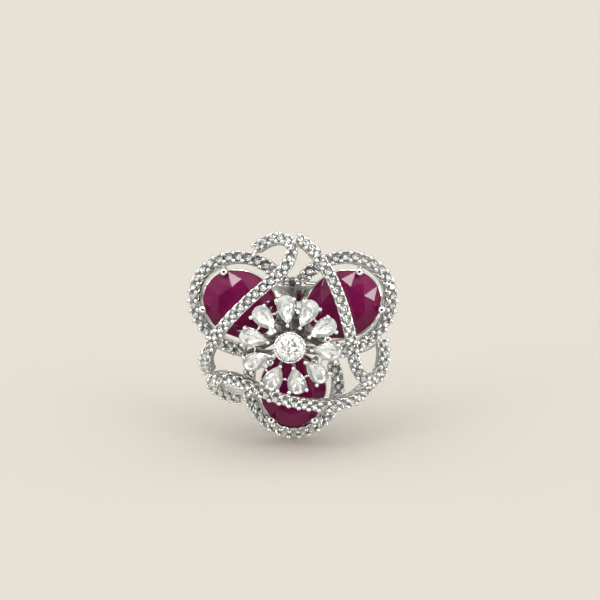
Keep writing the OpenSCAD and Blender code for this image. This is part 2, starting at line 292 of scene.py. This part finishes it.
def curve(points, steps):
    """The same smooth curve through the points as in the CAD, with more steps."""
    p = np.array(points, float)
    n = len(p)
    out = []
    for i in range(n - 1):
        a, b, c, d = p[max(i - 1, 0)], p[i], p[i + 1], p[min(i + 2, n - 1)]
        for s in range(steps):
            t = s / steps
            out.append(0.5 * (2 * b + (c - a) * t + (2 * a - 5 * b + 4 * c - d) * t * t
                              + (3 * b - a - 3 * c + d) * t ** 3))
    out.append(p[-1])
    return np.array(out)


def travelled(p):
    """The distance along a line of points, at each of them."""
    return np.concatenate([[0], np.cumsum(np.linalg.norm(np.diff(p, axis=0), axis=1))])


def at_distance(p, s, d):
    """The place at distance d along the line of points p, whose distances are s."""
    return np.array([np.interp(d, s, p[:, k]) for k in range(p.shape[1])])


def ribbon_axes(q, heading):
    """Across, along and outwards at a point of a ribbon."""
    lean = math.radians(LEAN_RATE * max(0.0, math.hypot(q[0], q[1]) - LEAN_START))
    way = math.atan2(q[1], q[0])
    face = np.array([math.sin(lean) * math.cos(way), math.sin(lean) * math.sin(way), math.cos(lean)])
    out = unit(face - face.dot(heading) * heading)
    return np.cross(heading, out), heading, out


def tube(mesh, route, radius, sides=12, closed=False, place=None, up=(0, 0, 1), squash=1.0):
    """A round bar along a route. radius is a number or one for each point."""
    p = np.array(route, float)
    n = len(p)
    radii = np.full(n, radius) if np.isscalar(radius) else np.array(radius, float)
    points = []
    for i in range(n):
        before, after = (p[i - 1], p[(i + 1) % n]) if closed else (p[max(i - 1, 0)], p[min(i + 1, n - 1)])
        heading = unit(after - before)
        side = np.cross(heading, np.array(up, float))
        if np.linalg.norm(side) < 1e-4:
            side = np.cross(heading, np.array((1.0, 0, 0)))
        side = unit(side)
        other = np.cross(side, heading)
        for a in around(sides):
            points.append(p[i] + radii[i] * (math.cos(a) * side + squash * math.sin(a) * other))
    faces = []
    rings = n if closed else n - 1
    for i in range(rings):
        j = (i + 1) % n
        for k in range(sides):
            m = (k + 1) % sides
            faces.append([i * sides + k, i * sides + m, j * sides + m, j * sides + k])
    if not closed:
        faces.append(list(range(sides - 1, -1, -1)))
        faces.append([(n - 1) * sides + k for k in range(sides)])
    mesh.add(points, faces, place)


def ball(mesh, centre, radius, rows=8, columns=14, place=None, tall=1.0):
    """A ball, or with tall other than 1 a flattened one."""
    points = [(centre[0], centre[1], centre[2] - radius * tall)]
    for i in range(1, rows):
        a = math.pi * i / rows
        for b in around(columns):
            points.append((centre[0] + radius * math.sin(a) * math.cos(b),
                           centre[1] + radius * math.sin(a) * math.sin(b),
                           centre[2] - radius * tall * math.cos(a)))
    points.append((centre[0], centre[1], centre[2] + radius * tall))
    last = len(points) - 1
    faces = [[0, 1 + (k + 1) % columns, 1 + k] for k in range(columns)]
    for i in range(rows - 2):
        for k in range(columns):
            m = (k + 1) % columns
            a, b = 1 + i * columns, 1 + (i + 1) * columns
            faces.append([a + k, a + m, b + m, b + k])
    top = 1 + (rows - 2) * columns
    faces += [[last, top + k, top + (k + 1) % columns] for k in range(columns)]
    mesh.add(points, faces, place)


def lathe(mesh, profile, sides=64, place=None):
    """Turns a closed profile of (radius, height) about the local vertical."""
    n = len(profile)
    points = [(r * math.cos(a), r * math.sin(a), h) for a in around(sides) for r, h in profile]
    faces = []
    for k in range(sides):
        m = (k + 1) % sides
        for i in range(n):
            j = (i + 1) % n
            faces.append([k * n + i, m * n + i, m * n + j, k * n + j])
    mesh.add(points, faces, place)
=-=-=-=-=
◆ Problem details:
Each line above must be printed exactly as it appears.

◆ Task output:
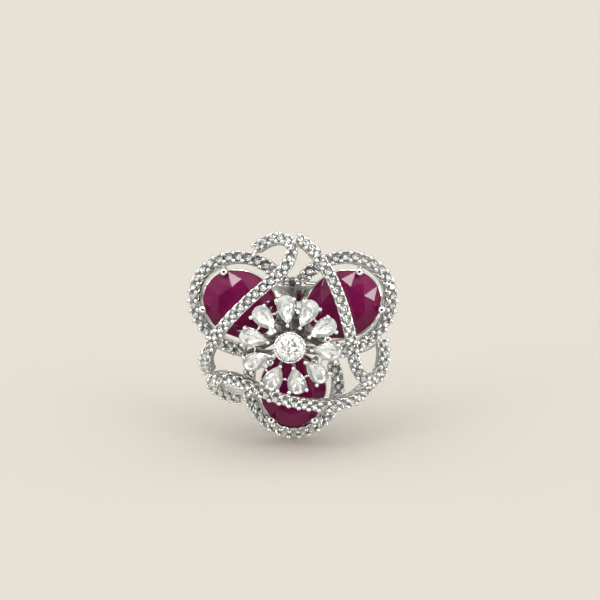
Keep writing the OpenSCAD and Blender code for this image. This is part 2, starting at line 292 of scene.py. This part finishes it.
def curve(points, steps):
    """The same smooth curve through the points as in the CAD, with more steps."""
    p = np.array(points, float)
    n = len(p)
    out = []
    for i in range(n - 1):
        a, b, c, d = p[max(i - 1, 0)], p[i], p[i + 1], p[min(i + 2, n - 1)]
        for s in range(steps):
            t = s / steps
            out.append(0.5 * (2 * b + (c - a) * t + (2 * a - 5 * b + 4 * c - d) * t * t
                              + (3 * b - a - 3 * c + d) * t ** 3))
    out.append(p[-1])
    return np.array(out)


def travelled(p):
    """The distance along a line of points, at each of them."""
    return np.concatenate([[0], np.cumsum(np.linalg.norm(np.diff(p, axis=0), axis=1))])


def at_distance(p, s, d):
    """The place at distance d along the line of points p, whose distances are s."""
    return np.array([np.interp(d, s, p[:, k]) for k in range(p.shape[1])])


def ribbon_axes(q, heading):
    """Across, along and outwards at a point of a ribbon."""
    lean = math.radians(LEAN_RATE * max(0.0, math.hypot(q[0], q[1]) - LEAN_START))
    way = math.atan2(q[1], q[0])
    face = np.array([math.sin(lean) * math.cos(way), math.sin(lean) * math.sin(way), math.cos(lean)])
    out = unit(face - face.dot(heading) * heading)
    return np.cross(heading, out), heading, out


def tube(mesh, route, radius, sides=12, closed=False, place=None, up=(0, 0, 1), squash=1.0):
    """A round bar along a route. radius is a number or one for each point."""
    p = np.array(route, float)
    n = len(p)
    radii = np.full(n, radius) if np.isscalar(radius) else np.array(radius, float)
    points = []
    for i in range(n):
        before, after = (p[i - 1], p[(i + 1) % n]) if closed else (p[max(i - 1, 0)], p[min(i + 1, n - 1)])
        heading = unit(after - before)
        side = np.cross(heading, np.array(up, float))
        if np.linalg.norm(side) < 1e-4:
            side = np.cross(heading, np.array((1.0, 0, 0)))
        side = unit(side)
        other = np.cross(side, heading)
        for a in around(sides):
            points.append(p[i] + radii[i] * (math.cos(a) * side + squash * math.sin(a) * other))
    faces = []
    rings = n if closed else n - 1
    for i in range(rings):
        j = (i + 1) % n
        for k in range(sides):
            m = (k + 1) % sides
            faces.append([i * sides + k, i * sides + m, j * sides + m, j * sides + k])
    if not closed:
        faces.append(list(range(sides - 1, -1, -1)))
        faces.append([(n - 1) * sides + k for k in range(sides)])
    mesh.add(points, faces, place)


def ball(mesh, centre, radius, rows=8, columns=14, place=None, tall=1.0):
    """A ball, or with tall other than 1 a flattened one."""
    points = [(centre[0], centre[1], centre[2] - radius * tall)]
    for i in range(1, rows):
        a = math.pi * i / rows
        for b in around(columns):
            points.append((centre[0] + radius * math.sin(a) * math.cos(b),
                           centre[1] + radius * math.sin(a) * math.sin(b),
                           centre[2] - radius * tall * math.cos(a)))
    points.append((centre[0], centre[1], centre[2] + radius * tall))
    last = len(points) - 1
    faces = [[0, 1 + (k + 1) % columns, 1 + k] for k in range(columns)]
    for i in range(rows - 2):
        for k in range(columns):
            m = (k + 1) % columns
            a, b = 1 + i * columns, 1 + (i + 1) * columns
            faces.append([a + k, a + m, b + m, b + k])
    top = 1 + (rows - 2) * columns
    faces += [[last, top + k, top + (k + 1) % columns] for k in range(columns)]
    mesh.add(points, faces, place)


def lathe(mesh, profile, sides=64, place=None):
    """Turns a closed profile of (radius, height) about the local vertical."""
    n = len(profile)
    points = [(r * math.cos(a), r * math.sin(a), h) for a in around(sides) for r, h in profile]
    faces = []
    for k in range(sides):
        m = (k + 1) % sides
        for i in range(n):
            j = (i + 1) % n
            faces.append([k * n + i, m * n + i, m * n + j, k * n + j])
    mesh.add(points, faces, place)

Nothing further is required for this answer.